The book opens on Harry’s birthday, while the movie begins with Dobby and  the imminent dinner party with the Masons. When Ron, Fred & George come to get Harry at the Dursleys’ house, the book mentions that Fred & George have to break into the cupboard to get Harry’s trunk, then carry it up the stairs. Not in the movie.

The first really big omission is what Harry sees in and hears in Borgin and Burkes. Rowling was ding some serious foreshadowing in the book, but Harry doesn’t really hear anything in the movie.

The book has several other significant things that the movie does not.

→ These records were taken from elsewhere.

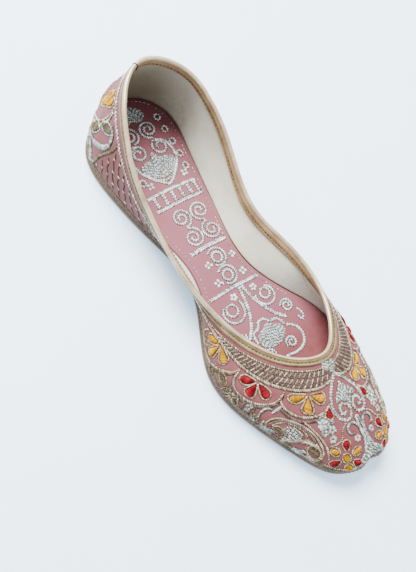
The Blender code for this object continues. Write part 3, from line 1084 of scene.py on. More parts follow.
def lay_bed(work, cloth, places, width, thread="shade", lift=BED_LIFT):
    """A low dark ridge under a line of stitches."""
    here, out, ahead = walked(cloth, places, BED_STEP * MM, lift)
    if len(here) < 2:
        return
    ends, _ = cloth(places[[0, -1]], lift)
    here = np.concatenate([ends[:1], here, ends[1:]])
    out = np.concatenate([out[:1], out, out[-1:]])
    ahead = np.concatenate([ahead[:1], ahead, ahead[-1:]])
    side = unit(np.cross(ahead, out))
    reach = side * width * MM / 2
    rows = [here - reach, here + out * BED_HEIGHT * MM, here + reach]
    points = np.stack(rows, axis=1).reshape(-1, 3)
    count = len(here)
    step = 3 * np.arange(count - 1)[:, None]
    quads = [(0, 1, 4, 3), (1, 2, 5, 4), (2, 0, 3, 5)]
    faces = [np.array([(a, b, c), (a, c, d)]) for a, b, c, d in quads]
    faces = np.concatenate(faces)[None] + step[..., None]
    caps = np.array([(0, 2, 1), (3 * count - 3, 3 * count - 2, 3 * count - 1)])
    work.add_bed(thread, points, np.concatenate([faces.reshape(-1, 3), caps]))


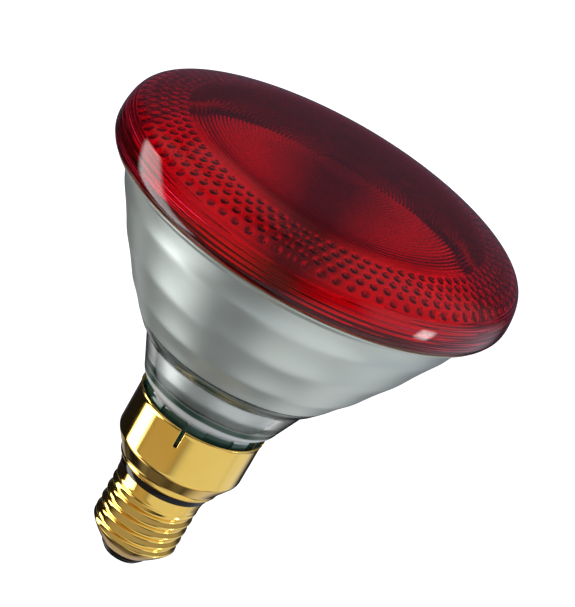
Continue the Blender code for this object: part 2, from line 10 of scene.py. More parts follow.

  1. The book’s Deathday Party is completely omitted, necessitating the movie to come up with a different way for Harry to encounter the frozen Mrs. Norris.
  2. Hermione saves Harry from the rogue bludger in the movie, but Fred & George restrain it in the book.
  3. The book is full of foreshadowing of Ginny’s role in the Chamber of Secrets, but none of this appears in the movie.
  4. The Valentine’s dwarves of the book are completely missing from the movie, which I think is a crying shame.

The Harry Potter Wiki has an extensive list of differences at the bottom the Chamber of Secrets page. 

I have Harry Potter and the Prisoner of Azkaban on hold. I am #13 in line on 11 copies. Fortunately, I have a few other audiobooks I can listen to in the meantime.